Ruth: Yes, if you go to that site, there's lots of videos. There's lots of really good social content there talking about how to promote your books, what to do. I was just looking at it just now.

There's a lot of material there that I think would be useful, even if you didn't use Aerio, from August. We've really focused on trying to give as much assistance as possible, walk through demos. I very rarely find people who can't use the site.

I mostly find, when I set up sites if I'm talking to people and say, “Well I've created your site now while we were talking,” they're quite scared. But I think, lots of microsites for the individual really make sense. And we have seen, particularly for well-known independent authors who do have a following, the type of posts that may have a radio program, may have other things that they do and then they produce a book, that this works brilliantly. The combination of a social selling and Ingram's infrastructure…it's really very powerful.

Joanna: Yeah, it's such an exciting time.

Is there anything else that authors need to know about Aerio, or should just people go check it out?

Ruth: I think go check it out. And I've probably talked far too much about it. I get way overenthusiastic and you could do everything.

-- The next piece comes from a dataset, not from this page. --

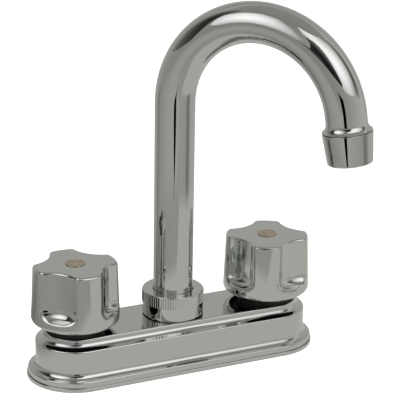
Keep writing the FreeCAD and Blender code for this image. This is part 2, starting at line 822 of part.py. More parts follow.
def spout_pieces():
    lower, upper = spout_ring_heights()
    return {
        "spout_tube": spout_tube(),
        "spout_sleeve": with_spout(spout_sleeve()),
        "spout_lower_o_ring": with_spout(spout_o_ring(lower)),
        "spout_upper_o_ring": with_spout(spout_o_ring(upper)),
        "outlet_fitting": at_outlet(outlet_fitting()),
        "aerator_shell": at_outlet(aerator_shell()),
        "aerator_gasket": at_outlet(aerator_gasket()),
        "aerator_insert": at_outlet(aerator_insert()),
        "aerator_screen": at_outlet(aerator_screen()),
    }


def main():
    os.makedirs("parts", exist_ok=True)
    pieces = {}
    pieces.update(fixed_pieces())
    pieces.update(knob_pieces())
    pieces.update(spout_pieces())
    for name, shape in pieces.items():
        if len(shape.Solids) == 1:
            shape = shape.Solids[0]
        shape.exportStep("parts/" + name + ".step")


main()
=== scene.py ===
import json
import math

import bmesh
import bpy
from mathutils import Matrix, Vector


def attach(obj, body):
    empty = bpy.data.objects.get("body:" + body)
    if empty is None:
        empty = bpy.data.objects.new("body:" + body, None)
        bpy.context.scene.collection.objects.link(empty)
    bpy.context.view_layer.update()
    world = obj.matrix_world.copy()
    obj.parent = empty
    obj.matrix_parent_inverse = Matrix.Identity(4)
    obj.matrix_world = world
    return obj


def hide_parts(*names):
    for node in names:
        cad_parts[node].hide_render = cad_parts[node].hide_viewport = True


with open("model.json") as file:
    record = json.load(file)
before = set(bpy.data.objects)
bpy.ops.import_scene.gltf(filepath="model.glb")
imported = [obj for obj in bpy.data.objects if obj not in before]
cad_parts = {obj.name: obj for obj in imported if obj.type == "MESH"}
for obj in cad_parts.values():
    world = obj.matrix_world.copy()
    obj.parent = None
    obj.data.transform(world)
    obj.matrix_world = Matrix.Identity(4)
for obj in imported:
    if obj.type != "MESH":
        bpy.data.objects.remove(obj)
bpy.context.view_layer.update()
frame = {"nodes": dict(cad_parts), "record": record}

# Looks for a gooseneck bar faucet. Sizes are in millimetres, as in the part's source, and
# become metres only when a mesh is made.
MM = 0.001

# ---------------------------------------------------------------- sizes shared by the pieces
half_spacing = 50.8
sides = {"hot": -half_spacing, "cold": half_spacing}
cover_height = 23.2
gasket_thickness = 2.4
neck_top = 29.0
neck_radius = 11.2
shank_radius = 10.45
shank_length = 45.0

# ---------------------------------------------------------------- small helpers


def polar(radius, degrees, height=0.0):
    """A point at that distance and direction from the Z axis."""
    angle = math.radians(degrees)
    return Vector((radius * math.cos(angle), radius * math.sin(angle), height))


def arc(centre, radius, start, end, steps):
    """Points of a round stretch of a half section, as (distance from axis, height)."""
    points = []
    for k in range(steps + 1):
        angle = math.radians(start + (end - start) * k / steps)
        points.append((centre[0] + radius * math.cos(angle), centre[1] + radius * math.sin(angle)))
    return points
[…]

The thing here is, if you take control of how you communicate and how you build an audience, it's really daunting. I know that. But that is one of the most powerful ways to get people to gather around what you're trying to say in your book, no matter what kind of book it is.

And then once you start small, you start to see the ripple effect of what you're able to do. And it's something that, being agile and independent, indie authors are in a really good position to take hold of this technology.

Joanna: Well, thanks for your time, Ruth. That was great.

Ruth: A pleasure. I hope that was helpful.